A investigação coordenada por Philipp Alston, relator especial da ONU sobre Execuções Extrajudiciais, Sumárias ou Arbitrárias, aponta diversas iniciativas como o fim da polícia militar e do caveirão, a instalação da ouvidoria da polícia de forma séria e a eliminação dos ‘autos de resistência’ ou ‘resistência seguida de morte’ para o avanço da segurança pública no país. Isso pode ajudar?
As sugestões do Philipp são importantes porque vêm da ONU, mas Luiz Eduardo Soares já falava isso e continua falando. Hoje a OAB já assumiu esse discurso. É importante que seja a ONU porque há possibilidade de sanções sobre o Governo Federal. E não vai ter esse papo de que não posso intervir porque a Constituição não deixa. Isso é difícil porque faz parte da geopolítica internacional não falar da violência do Brasil, não falar mal da UPP, não fazer sanção.

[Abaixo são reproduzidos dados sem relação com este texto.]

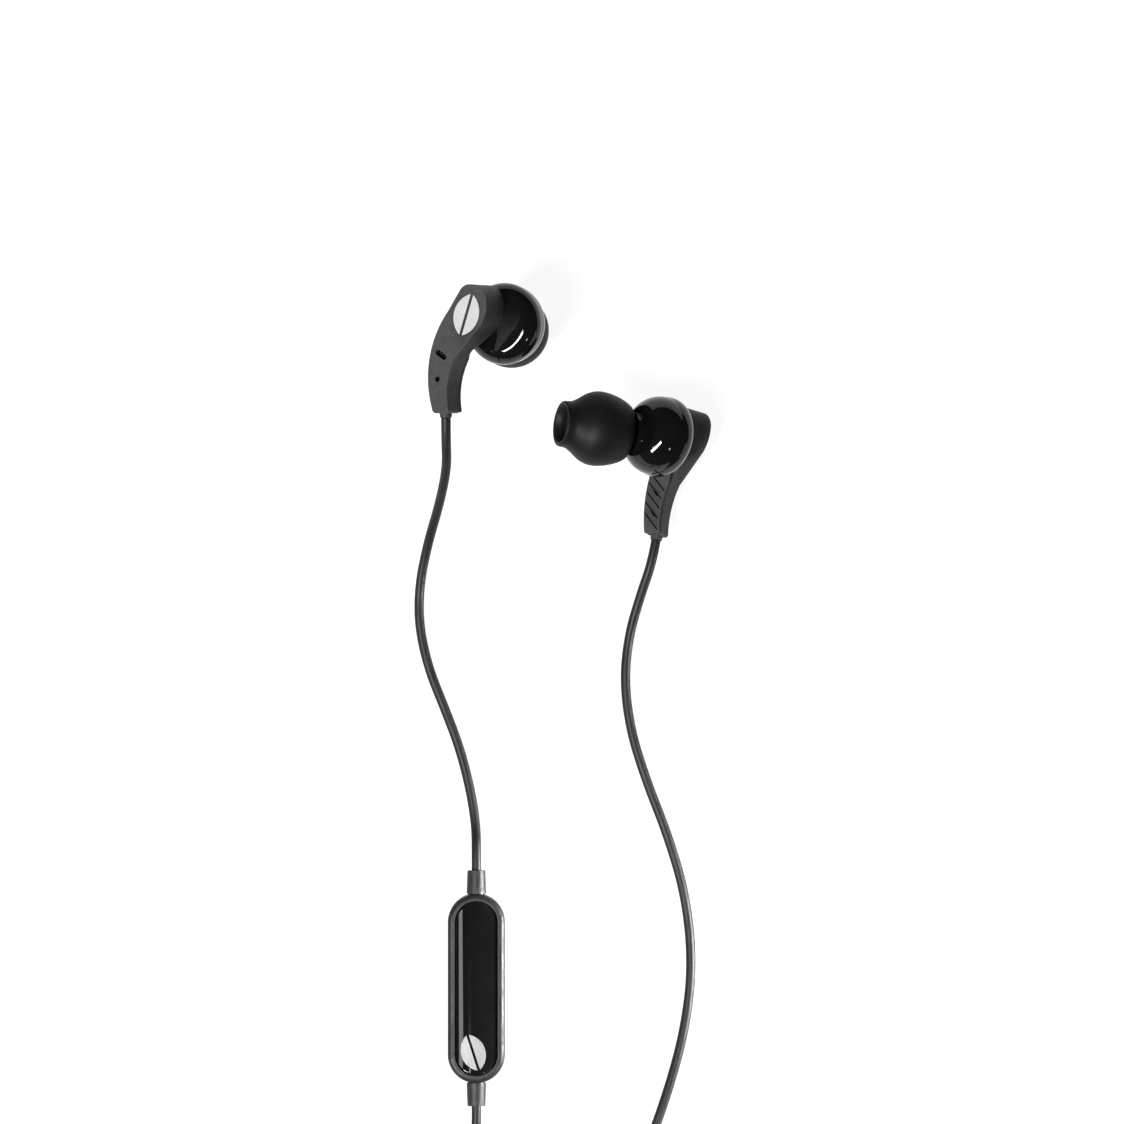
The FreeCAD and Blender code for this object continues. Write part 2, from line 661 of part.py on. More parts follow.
def remote_button():
    """Glossy pill-shaped press plate with a crowned face and a flange, sunk where the mark lies."""
    top = prism(stadium(BUTTON_WIDTH, BUTTON_LENGTH), BUTTON_FOOT, BUTTON_TOP).common(crown(0))
    top = rounded(top, 0.3, lambda edge: edge.BoundBox.ZMin > LIP_LOW)
    flange_face = stadium(BUTTON_WIDTH + FLANGE_EXTRA, BUTTON_LENGTH + FLANGE_EXTRA)
    flange = prism(flange_face, BUTTON_FOOT - 0.35, BUTTON_FOOT + 0.1)
    plate = top.fuse(flange).removeSplitter()
    pocket = remote_mark_place(emblem_shape(MARK_FIT, LIP_LOW, BUTTON_TOP + 1)).cut(crown(0.1))
    return plate.cut(pocket)


def remote_mark_place(shape):
    """Put a smaller copy of the mark near the lower end of the press plate."""
    matrix = Matrix()
    matrix.scale(REMOTE_MARK_SCALE, REMOTE_MARK_SCALE, 1)
    mark = shape.transformGeometry(matrix)
    mark.rotate(Vector(), Vector(0, 0, 1), MARK_TURN)
    mark.translate(vec(*REMOTE_MARK_PLACE))
    return mark


def remote_emblem():
    """Mark that follows the crowned face."""
    tall = remote_mark_place(leaf_mark(LIP_LOW, BUTTON_TOP + 1))
    halves = [half.common(crown(-0.05)).cut(crown(0.1)) for half in tall.Solids]
    return Part.makeCompound(halves)


def remote_board():
    return Part.makeBox(6.0, 24.0, BOARD_THICK, Vector(-3, -12, REMOTE_FLOOR))


def remote_switch():
    board_top = REMOTE_FLOOR + BOARD_THICK
    base = Part.makeBox(3.4, 3.4, 0.8, Vector(-1.7, -1.7, board_top))
    return base.fuse(disc(0.8, board_top + 0.8, board_top + 1.2)).removeSplitter()


def remote_microphone():
    board_top = REMOTE_FLOOR + BOARD_THICK
    return disc(1.3, board_top, board_top + 1.0, 0, 8.5)


def boot_cutter():
    """Bore through both end walls, with nothing between them."""
    length = REMOTE_LENGTH + 4
    bore = Part.makeCylinder(BOOT_STUB_R + PART_GAP, length, Vector(0, -length / 2, BOOT_Z), Vector(0, 1, 0))
    middle = Part.makeBox(FAR, REMOTE_LENGTH - 4, FAR, Vector(-FAR / 2, 2 - REMOTE_LENGTH / 2, -FAR / 2))
    return bore.cut(middle)


def remote_boot(way):
    """Round neck at one end: way is +1 for the top end and -1 for the bottom end."""
    inner = REMOTE_LENGTH / 2 - REMOTE_WALL + PART_GAP
    root = REMOTE_LENGTH / 2
    direction = Vector(0, way, 0)
    start = Vector(0, way * inner, BOOT_Z)
    stub = Part.makeCylinder(BOOT_STUB_R, root - inner + 0.2, start, direction)
    neck_start = Vector(0, way * (root + PART_GAP), BOOT_Z)
    neck = Part.makeCone(BOOT_ROOT_R, BOOT_TIP_R, BOOT_LENGTH, neck_start, direction)
    return stub.fuse(neck).removeSplitter()


def remote_pieces():
    return {
        "remote_back": remote_back(),
        "remote_shell": remote_shell(),
        "remote_button": remote_button(),
        "remote_emblem": remote_emblem(),
        "remote_board": remote_board(),
        "remote_switch": remote_switch(),
        "remote_microphone": remote_microphone(),
        "remote_upper_boot": remote_boot(1),
        "remote_lower_boot": remote_boot(-1),
    }


# ---- splitter and plug -----------------------------------------------------------------------------

def splitter():
    """Moulded joint of the two branches and the main lead, narrowing towards the main lead."""
    top, waist, foot = 2.7, 2.9, 1.5
    end = -SPLITTER_LENGTH
    outline = [
        line(vec(-top, 0), vec(top, 0)),
        arc(vec(top, 0), vec(waist, -5), vec(foot, end)),
        line(vec(foot, end), vec(-foot, end)),
        arc(vec(-foot, end), vec(-waist, -5), vec(-top, 0)),
    ]
    body = prism(Part.Face(Part.Wire(outline)), LIFT, LIFT + SPLITTER_HEIGHT)
    body = rounded(body, 0.9, lambda edge: edge.Length > SPLITTER_HEIGHT + 0.1)
    body.translate(vec(0, SPLITTER_Y, 0))
    return body


def plug_pieces():
    """Straight four-pole plug, drawn along +z from its bend relief to its tip, then laid along +y."""
    relief = Part.makeCone(PLUG_RELIEF_TIP_R, PLUG_RELIEF_ROOT_R, PLUG_RELIEF)
    handle_low = PLUG_RELIEF
    handle_high = PLUG_RELIEF + HANDLE_LENGTH
    handle = rounded(disc(HANDLE_R, handle_low, handle_high), 0.8, lambda edge: True)
    jack = handle_high
    pieces = {"plug_relief": relief, "plug_handle": handle}
    for name, low, high in BANDS:
        pieces[name] = disc(JACK_R, jack + low, jack + high)
    insulators = [disc(JACK_R, jack + high, jack + high + BAND_GAP) for _, _, high in BANDS]
    pieces["plug_insulators"] = Part.makeCompound(insulators)
    tip_low = jack + BANDS[-1][2] + BAND_GAP
    end = jack + JACK_LENGTH
    pieces["plug_tip"] = revolved([
        line(vec(0, 0, tip_low), vec(JACK_R, 0, tip_low)),
        line(vec(JACK_R, 0, tip_low), vec(1.25, 0, tip_low + 0.9)),
        arc(vec(1.25, 0, tip_low + 0.9), vec(1.6, 0, tip_low + 1.7), vec(1.2, 0, end - 0.4)),
        arc(vec(1.2, 0, end - 0.4), vec(0.95, 0, end - 0.1), vec(0.5, 0, end)),
        line(vec(0.5, 0, end), vec(0, 0, end)),
        line(vec(0, 0, end), vec(0, 0, tip_low)),
    ])
    for shape in pieces.values():
        shape.rotate(Vector(), Vector(1, 0, 0), -90)
        shape.translate(PLUG_START)
    return pieces


# ---- assembly ----------------------------------------------------------------------------------------

def all_pieces():
    """Every piece of the earphones in the table's frame, by node name."""
    pieces = {}
    for name, shape in earbud_pieces().items():
        twin = shape.mirror(Vector(), Vector(1, 0, 0))
        pieces["left_" + name] = shape.transformed(left_matrix(), copy=True)
        pieces["right_" + name] = twin.transformed(right_matrix(), copy=True)
    for name, shape in remote_pieces().items():
        shape.translate(REMOTE_CENTRE)
        pieces[name] = shape
    return pieces


def cord_pieces():
    """The cords and everything on them."""
    pieces = {
        "left_cord_upper": tube(LEFT_UPPER_ROUTE, BRANCH_R, "left upper"),
        "left_cord_lower": tube(LEFT_LOWER_ROUTE, BRANCH_R, "left lower"),
        "right_cord": tube(RIGHT_ROUTE, BRANCH_R, "right"),
        "splitter": splitter(),
        "main_cord": tube(MAIN_ROUTE, MAIN_R, "main"),
        "cord_coil": coil_solid(),
        "plug_cord": tube(PLUG_ROUTE, MAIN_R, "plug lead"),
    }
    pieces.update(plug_pieces())
    pieces["cord_tie"] = tie()
    return pieces


def main():
    os.makedirs("parts", exist_ok=True)
    body = all_pieces()
    for name, shape in body.items():
        save(shape, name)
    whole = Part.makeCompound(list(body.values())).optimalBoundingBox()
    print("without cords: x %.3f %.3f  y %.3f %.3f  z %.3f %.3f"
          % (whole.XMin, whole.XMax, whole.YMin, whole.YMax, whole.ZMin, whole.ZMax))
    for name, shape in cord_pieces().items():
        save(shape, name)


main()
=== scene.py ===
"""Looks of the wired earphones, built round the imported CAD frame. Metres, +Z up."""

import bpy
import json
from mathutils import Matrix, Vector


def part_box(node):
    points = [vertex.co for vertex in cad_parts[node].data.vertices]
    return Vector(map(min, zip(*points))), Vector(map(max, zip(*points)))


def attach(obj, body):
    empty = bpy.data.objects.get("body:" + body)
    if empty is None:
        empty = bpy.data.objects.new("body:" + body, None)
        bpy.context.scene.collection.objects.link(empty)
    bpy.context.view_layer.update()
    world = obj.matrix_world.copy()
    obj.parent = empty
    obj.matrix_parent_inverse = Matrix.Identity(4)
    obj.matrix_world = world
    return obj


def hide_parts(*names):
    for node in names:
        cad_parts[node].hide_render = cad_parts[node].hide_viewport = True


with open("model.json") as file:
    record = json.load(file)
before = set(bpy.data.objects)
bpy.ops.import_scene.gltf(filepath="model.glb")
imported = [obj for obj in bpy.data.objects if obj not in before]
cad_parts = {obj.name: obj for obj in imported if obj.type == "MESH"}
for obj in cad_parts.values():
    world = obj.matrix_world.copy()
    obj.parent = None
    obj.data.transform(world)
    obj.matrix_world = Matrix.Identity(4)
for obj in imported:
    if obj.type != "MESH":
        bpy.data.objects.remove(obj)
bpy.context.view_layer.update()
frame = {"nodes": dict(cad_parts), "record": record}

import json
import math

import bmesh
import bpy
from mathutils import Matrix, Vector

MM = 0.001
NODES = frame["nodes"]
SUBPARTS = frame["record"]["subparts"]
JOINTS = {joint["name"]: joint for joint in frame["record"]["behaviour"]["joints"]}
ROOT = "earphones"


# ---- reading the frame -------------------------------------------------------------------

def centre(node):
    low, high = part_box(node)
    return (Vector(low) + Vector(high)) / 2


def size(node):
    low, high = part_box(node)
    return Vector(high) - Vector(low)


# ---- camera ------------------------------------------------------------------------------

SENSOR_WIDTH_MM = 36.0
VIEW_WIDTH = 187.3 * MM
CAMERA_PLACE = (-1.15 * MM, 21.9 * MM, 1.5)


def make_camera():
    """Camera straight above the table, which sees VIEW_WIDTH of it."""
    data = bpy.data.cameras.new("camera")
    data.sensor_width = SENSOR_WIDTH_MM
    data.lens = SENSOR_WIDTH_MM * CAMERA_PLACE[2] / VIEW_WIDTH
    data.clip_start = 0.05
    data.clip_end = 20.0
    camera = bpy.data.objects.new("camera", data)
    camera.location = CAMERA_PLACE
    bpy.context.collection.objects.link(camera)
    bpy.context.scene.camera = camera


# ---- building blocks of the materials ----------------------------------------------------

NOISE_LOW = 0.3         # noise stays between these two nearly everywhere
NOISE_HIGH = 0.7
FLAT_POINTINESS = 0.5
CLOUD_SCALE = 180.0     # noise scales, per metre of the object
METAL_CLOUD_SCALE = 300.0
SMUDGE_SCALE = 420.0
WEAR_SCALE = 900.0


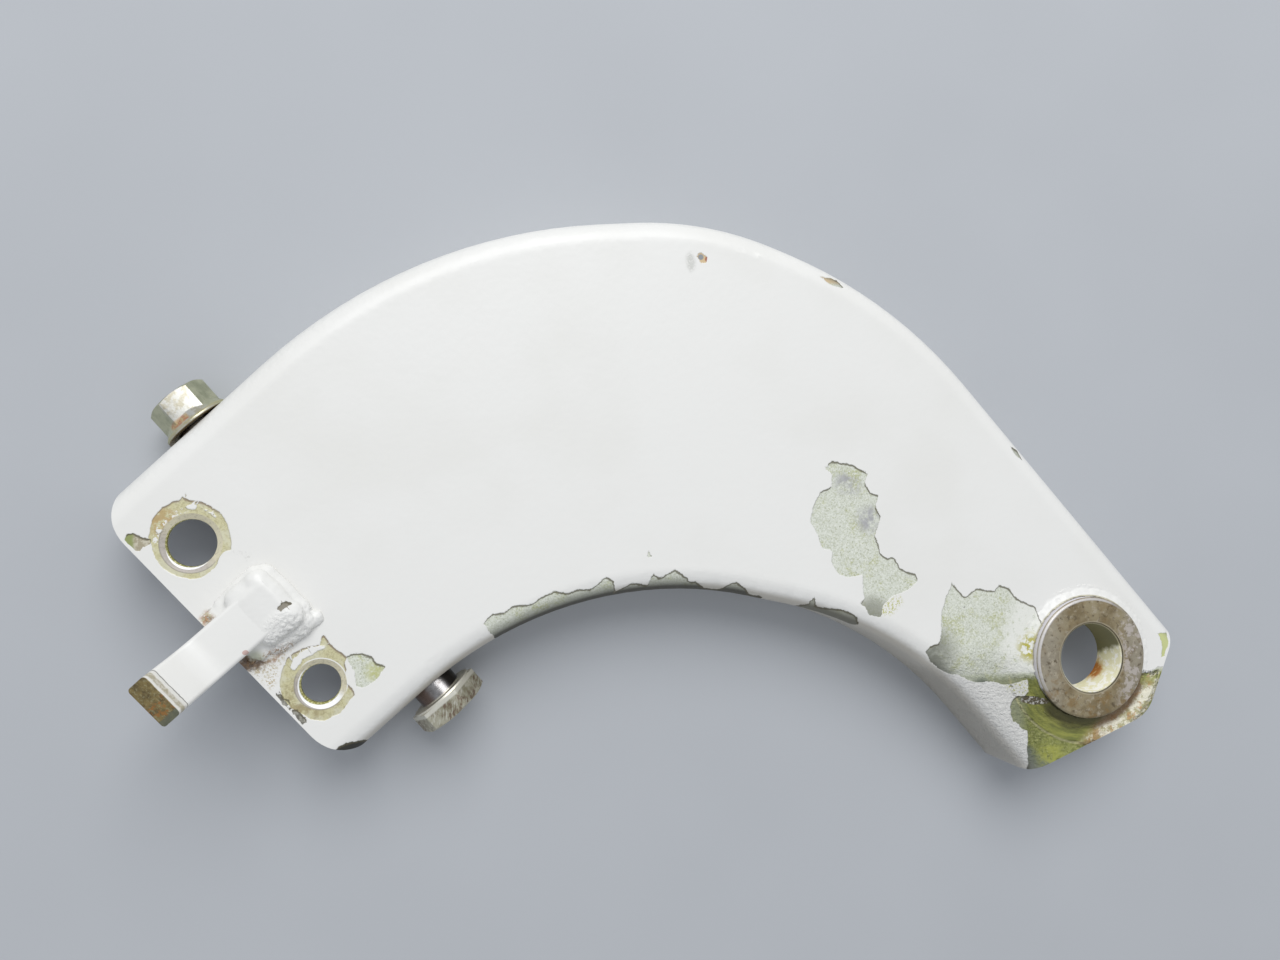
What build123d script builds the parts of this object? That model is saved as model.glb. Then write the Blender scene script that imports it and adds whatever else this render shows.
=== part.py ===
from build123d import *
from math import atan2, cos, degrees, hypot, radians, sin, sqrt, tan
import os

# Frame: the origin is on the damper bore's axis at the arm's outer face, +Z out of that face.
# The arm reaches along -X from the damper bore to the heel with the two mounting holes.
# All lengths are in millimetres and all angles in degrees.

# Folded sheet steel channel
sheet = 2.3
channel_depth = 19.0
bend_radius = 5.0
least_inner_bend = 0.3

# Outer edge of the face, from the heel over the back to the damper end
heel_back_angle = 44.75
back_heel = (-158.0, 94.0)
back_heel_radius = 116.0
back_crown = (-92.5, 100.5)
back_crown_radius = 75.0
back_brow = (-47.5, 84.5)
back_brow_radius = 108.0
tip_back_angle = -47.4

# Inner edge of the face, from the damper end to the heel
toe_throat_angle = -48.4
throat_toe = (-45.4, 7.5)
throat_toe_radius = 88.0
throat_heel = (-123.1, 24.3)
throat_heel_radius = 82.0
heel_throat_angle = 41.2

# Cut at the damper end, which follows the bushing
tip_cut_angle = 68.5
tip_cut_margin = 6.7
toe_cut_angle = 21.7
toe_cut_margin = 5.3
tip_corner_radius = 2.5
nose_corner_radius = 9.0
toe_corner_radius = 4.0

# Cut at the heel, beside the mounting holes
heel_cut_angle = -47.9
heel_cut_margin = 9.2
heel_corner_radius = 10.0
cut_overrun = 20.0
corner_relief = 1.0

# Mounting holes in the face, with chamfered mouths
upper_mount_centre = (-199.7, 28.6)
mount_spacing = 38.1
mount_line_angle = -49.2
upper_mount_bore = 9.525
lower_mount_bore = 7.94
mouth_chamfer = 1.2

# Damper bushing and its weld beads
bushing_outer = 28.575
bushing_bore = 15.875
bushing_length = 9.525
bushing_stand = 2.6
bushing_edge = 0.5
bushing_bore_edge = 0.4
weld_gap = 0.02
front_bead_width = 2.9
front_bead_height = 1.3
rear_bead_width = 2.5
rear_bead_height = 2.0
bead_hollow = 0.07

# Stop strap: a flat bar welded to the face between the mounting holes and bent up past the heel
strap_width = 9.525
strap_thickness = 4.76
strap_corner = 0.8
strap_seat = 14.8
strap_overhang = 1.0
strap_bend_inner = 5.6
strap_bend_angle = 65.0
strap_tip_length = 9.3
strap_bead_width = 2.6
strap_bead_height = 2.9
strap_bead_taper = 38.0
strap_bead_setback = 0.8

# Cross bolt through both flanges, beside the line of the mounting holes, and its self-locking nut
bolt_shank = 9.525
bolt_hole_clearance = 0.2
bolt_setback = 15.6
bolt_head_flats = 14.29
bolt_head_height = 4.8
bolt_head_stand = 3.5
bolt_head_turn = 22.0
bolt_washer_face = 0.4
bolt_point_chamfer = 1.0
bolt_point_stand = 0.5
nut_flats = 11.11
nut_height = 7.3
nut_flange = 14.6
nut_flange_rim = 0.5
nut_cone_height = 2.6
nut_seat_gap = 0.6
nut_turn = 34.0
nut_thread_gap = 0.02
nut_bore_edge = 0.5
hex_chamfer_angle = 30.0


def along(start, angle, distance):
    """Point at a distance from start in the direction of angle."""
    return (start[0] + distance * cos(radians(angle)), start[1] + distance * sin(radians(angle)))


def meet(p, angle_p, q, angle_q):
    """Point where the line through p at angle_p crosses the line through q at angle_q."""
    turn = sin(radians(angle_q - angle_p))
    gap_x, gap_y = q[0] - p[0], q[1] - p[1]
    reach = (gap_x * sin(radians(angle_q)) - gap_y * cos(radians(angle_q))) / turn
    return along(p, angle_p, reach)


def heading(start, finish):
    """Angle of the direction from start to finish."""
    return degrees(atan2(finish[1] - start[1], finish[0] - start[0]))


def corner_arc(before, corner, after, radius):
    """First, middle and last point of the arc that rounds a corner."""
    back, ahead = heading(corner, before), heading(corner, after)
    half = ((ahead - back + 180) % 360 - 180) / 2
    reach = radius / tan(radians(abs(half)))
    depth = radius / sin(radians(abs(half))) - radius
    return along(corner, back, reach), along(corner, back + half, depth), along(corner, ahead, reach)


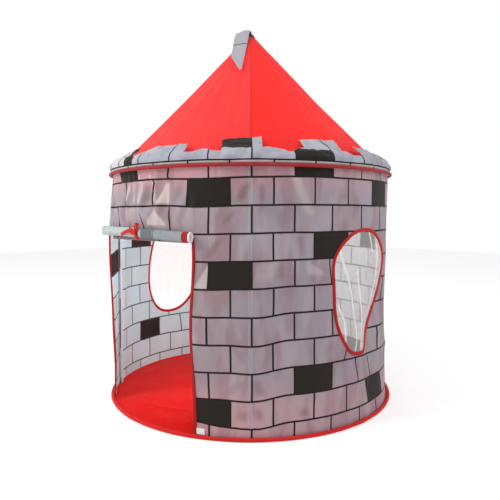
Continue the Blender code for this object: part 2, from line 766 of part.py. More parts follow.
def tab_point(across, down):
    """A point on the pointed tab that hangs from the peak and lies over the roof's front."""
    top = Vector((TAB_START + TAB_WIDTH * across, 0.0))
    if across < TAB_POINT_SHARE:
        bottom = TAB_INNER_FOOT.lerp(TAB_POINT, across / TAB_POINT_SHARE)
    else:
        bottom = TAB_POINT.lerp(TAB_OUTER_FOOT, (across - TAB_POINT_SHARE) / (1 - TAB_POINT_SHARE))
    sideways, along = top.lerp(bottom, down)
    cone_radius = max(along * math.cos(ROOF_SLOPE), TAB_DRAPE_RADIUS)
    drape = TAB_DRAPE * sideways**2 / cone_radius * math.sin(ROOF_SLOPE) * min(1.0, along / TAB_DRAPE_START)
    clear = (TAB_HEIGHT - ROOF_POINT_HEIGHT) * math.cos(ROOF_SLOPE)
    lift = TAB_REST + (clear - TAB_REST) * max(0.0, 1 - along / TAB_FALL) - drape
    along -= clear * math.tan(ROOF_SLOPE) * (1 - down)
    slope = TAB_FRONT * math.cos(ROOF_SLOPE) - UP * math.sin(ROOF_SLOPE)
    normal = TAB_FRONT * math.sin(ROOF_SLOPE) + UP * math.cos(ROOF_SLOPE)
    return UP * ROOF_POINT_HEIGHT + TAB_DIRECTION * sideways + slope * along + normal * lift


def add_tab():
    points = []
    for down in (1.0, 0.8, 0.6, 0.4, 0.2, 0.0):
        points.append([tab_point(across, down) for across in (1.0, 0.65, TAB_POINT_SHARE, 0.0)])
    return cloth("peak_tab", points, everywhere, GREY_PRINT)


def build_tent():
    for side in SIDES:
        wall = add_wall(side)
        if side in ("left", "right"):
            cut(wall, add_window_cutter(side))
            add_window_tape(side)
            add_window_net(side)
        add_gore(side)
    for corner in CORNERS:
        add_frame_corner(corner)
    add_hoop("base", HOOP_FLAT)
    add_hoop("eave", EAVE_HEIGHT)
    add_floor()
    add_hub()
    add_cap()
    add_band()
    add_tab()
    add_door_tapes()
    add_curtain()
    add_wound("door_roll", ROLL_LEFT, ROLL_RED_START - TOUCH, GREY_PRINT)
    add_wound("door_roll_hem", ROLL_RED_START, ROLL_WHITE_START - TOUCH, RED_TAPE)
    add_wound("door_roll_strip", ROLL_WHITE_START, ROLL_RIGHT, WHITE_TAPE)
    add_ribbon()
    add_jamb_tab("left", -1)
    add_jamb_tab("right", 1)
    print(f"least gap in the rolled flap: {least_winding_gap() * 1000:.2f} mm")


for old in list(bpy.data.objects):
    bpy.data.objects.remove(old, do_unlink=True)
build_tent()
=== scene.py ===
"""The looks of a round castle play tent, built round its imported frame.

Metres, +Z up, in the part's own frame: the doorway faces -Y, and the two windows face +X and -X.
"""

import math

import bpy
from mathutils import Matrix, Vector, noise


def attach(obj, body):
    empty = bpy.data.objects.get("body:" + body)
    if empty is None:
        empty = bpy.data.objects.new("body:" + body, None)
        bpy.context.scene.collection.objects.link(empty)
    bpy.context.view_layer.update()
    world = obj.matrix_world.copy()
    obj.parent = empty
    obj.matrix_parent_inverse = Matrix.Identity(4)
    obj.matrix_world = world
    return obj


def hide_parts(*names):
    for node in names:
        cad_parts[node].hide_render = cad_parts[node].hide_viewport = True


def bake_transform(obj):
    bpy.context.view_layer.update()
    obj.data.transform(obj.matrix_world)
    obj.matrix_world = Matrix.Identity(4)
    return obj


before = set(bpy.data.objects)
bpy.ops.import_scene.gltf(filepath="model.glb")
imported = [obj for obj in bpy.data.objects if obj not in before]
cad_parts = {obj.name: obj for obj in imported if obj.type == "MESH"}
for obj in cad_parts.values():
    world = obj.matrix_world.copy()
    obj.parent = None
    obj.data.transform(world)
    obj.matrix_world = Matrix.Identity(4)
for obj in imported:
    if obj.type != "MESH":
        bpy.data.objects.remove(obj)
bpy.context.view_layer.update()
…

Se o que está acontecendo no Brasil fosse na Ucrânia seria um escândalo internacional. Há todo um esquema internacional, porque querem que o Brasil continue fazendo o seu papel de subimpério. A doutrina de segurança nacional com desenvolvimento existe ainda e o papel geopolítico do Brasil como a Escola Superior de Guerra concedeu ainda está vigente dentro do contexto geopolítico internacional. Não é à toa que o Obama deu palmadinha nas costas do Lula e falou que ele é o cara. O Lula não entendeu o que isso quis dizer. Ele é o cara ideal para conduzir o país em uma geopolítica que interessa aos Estados Unidos, que nunca quiseram reformas políticas profundas no Brasil. Pode ter o Mujica no Uruguai que eles aguentam, dão prêmio, mas o Brasil é outro papo. O Brasil tem fronteira em quase toda a América Latina, domina o Atlântico inteiro, de lado a lado, com isso domina a África, e isso tudo está dentro da concepção da doutrina de segurança nacional e internacional da Escola Superior de Guerra.
Por Viviane Tavares (Escola Politécnica de Saúde Joaquim Venâncio/Fiocruz), em maio de 2014.